Russia's new anti-terror laws could cost Russian delivery companies 180 billion rubles ($2.8 billion), the Vedomosti newspaper reported Wednesday, citing the Russian Association of Long-Distance Traders.

Under the new laws, which come into force from July 1 2018, postal service providers will be required to employ X-rays, metal and gas detectors, and other equipment to scan for the presence of weapons, explosive devices and other illegal items in letters and parcels.

The Russian State Postal Service, who currently hold 70 percent of the market share, have estimated that purchasing the required equipment for all of its 42,000 branches will cost at least 500 billion rubles ($7.8 billion) with an extra 100 billion rubles ($1.5 billion dollars) needed annually for maintenance, Vedomosti reported.

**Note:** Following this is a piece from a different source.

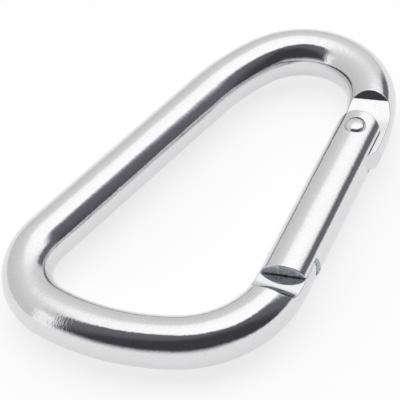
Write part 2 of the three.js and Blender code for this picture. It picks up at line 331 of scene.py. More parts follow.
def prism(name: str, outline: Array, low: float, high: float,
          place: Callable[[Array], Array]) -> Piece:
    """Raises a closed plan outline into a solid between two heights.

    Args:
        name: the solid's name.
        outline: plan points in millimetres, in order round the outline.
        low: lower height.
        high: upper height.
        place: turns millimetre points into the frame.

    Returns:
        The solid.
    """
    count = len(outline)
    floor = np.column_stack([outline, np.full(count, low)])
    roof = np.column_stack([outline, np.full(count, high)])
    caps = [np.arange(count)[None, ::-1], count + np.arange(count)[None, :]]
    piece = make_mesh(name, place(np.concatenate([floor, roof])), [ring_grid(2, count), *caps])
    finish_surface(piece)
    return piece


def turned(name: str, profile: Array, sides: int, place: Callable[[Array], Array],
           along_x: bool) -> Piece:
    """Turns a profile about an axis through the origin.

    A point of the profile (radius r, height h) becomes the circle (r cos a, r sin a, h). A profile
    starts and ends on the axis, and those two ends are closed by fans.

    Args:
        name: the piece's name.
        profile: rows of radius and height, in millimetres, first and last radius 0.
        sides: how many vertices go round.
        place: turns millimetre points into the frame.
        along_x: whether the axis is X rather than Z.

    Returns:
        The piece.
    """
    angle = np.arange(sides) * 2 * np.pi / sides
    inner = profile[1:-1]
    radius, height = inner[:, :1], inner[:, 1:]
    x, y, z = radius * np.cos(angle), radius * np.sin(angle), height + 0 * angle
    ring = np.stack([x, y, z], -1).reshape(-1, 3)
    poles = np.array([[0, 0, profile[0, 1]], [0, 0, profile[-1, 1]]])
    points = np.concatenate([ring, poles])
    if along_x:
        points = points[:, [2, 0, 1]]
    count = len(inner) * sides
    k = np.arange(sides)
    foot = np.stack([np.full(sides, count), (k + 1) % sides, k], -1)
    last = count - sides
    head = np.stack([np.full(sides, count + 1), last + k, last + (k + 1) % sides], -1)
    run = np.concatenate([[0], np.cumsum(np.hypot(*np.diff(profile, axis=0).T))])
    along = np.repeat(run[1:-1], sides)
    around = np.tile(angle, len(inner)) * np.repeat(inner[:, 0], sides)
    uv = np.concatenate([np.stack([along, around], -1), [[run[0], 0], [run[-1], 0]]]) * MM
    piece = make_mesh(name, place(points), [ring_grid(len(inner), sides), foot, head], uv)
    finish_surface(piece)
    return piece


def arc_points(x: float, y: float, radius: float, start: float, stop: float, steps: int) -> Array:
    """Returns points along an arc, angles in degrees, both ends included."""
    angle = np.radians(np.linspace(start, stop, steps + 1))
    return np.stack([x + radius * np.cos(angle), y + radius * np.sin(angle)], -1)


@dataclass(frozen=True)
class Tongue:
    """The milled profile of the tongue's faces, in the cutter's own direction.

    Args:
        half: half the tongue's thickness.
        ramp: gentle slope up from the flat, in degrees.
        wall_foot: height where the wall starts.
        wall_start: where the wall starts, along the cutter's direction.
        wall: slope of the wall up to the rod's surface, in degrees.
        skew: angle of the cutter's direction from the gate line, in degrees.
        soft: how far from the flat the bend into the ramp is felt.
    """

    half: float = 1.8
    ramp: float = 20.5
    wall_foot: float = 2.8
    wall_start: float = -1.85
    wall: float = 52.0
    skew: float = 11.6
    soft: float = 0.5

    def height(self, station: Array, across: Array) -> Array:
        """Returns how high the metal may stand above the middle plane.

        Walking back along the cutter's direction it is the half thickness on the flat, then the ramp,
        then the wall: the highest of three straight lines, with a soft bend between the first two.

        Args:
            station: distances along the gate line.
            across: distances outward of it.

        Returns:
            The height at each point.
        """
        skew, ramp, wall = (math.radians(v) for v in (self.skew, self.ramp, self.wall))
        back = self.wall_start - station * math.cos(skew) - across * math.sin(skew)
        slope = self.wall_foot + back * math.tan(ramp)
        floor = -smooth_min(-slope, np.full(back.shape, -self.half), self.soft)
        return np.maximum(floor, self.wall_foot + back * math.tan(wall))


@dataclass(frozen=True)
class Nose:
    """The milled profile of the nose's faces: a flat that ends in a hollow quarter circle.

    Args:
        half: half the nose's thickness.
        flat_end: where the flat meets the hollow, along the gate line.
    """

    half: float = 1.8
    flat_end: float = 38.1

    def height(self, station: Array, rod_radius: float) -> Array:
        """Returns how high the metal may stand above the middle plane at a gate-line station.

        The hollow has the cutter's radius and ends upright at the rod's own radius.
        """
        cutter = rod_radius - self.half
        past = np.clip(station - self.flat_end, 0, None)
        hollow = rod_radius - np.sqrt(np.clip(cutter ** 2 - past ** 2, 0, None))
        return np.where(past >= cutter, 10 * rod_radius, hollow)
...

The same regulations could double the cost of delivery for online stores, leading to an estimated 30 to 40 percent drop in online orders, said Alexander Ivanov, president of Russia’s Association of Long-Distance Traders.

“Shoppers will not buy goods whose delivery costs as much as the goods themselves,” he said.

A raft of anti-terror legislation authored by ultra-conservative United Russia lawmaker Irina Yarovaya was approved last week by President Vladimir Putin.

The legislation has attracted strong criticism from both industry leaders and human rights groups for increasing state surveillance and placing large financial pressures on businesses.

American NSA whistleblower Edward Snowden said last week that the law “not only violates human rights, but common sense too.”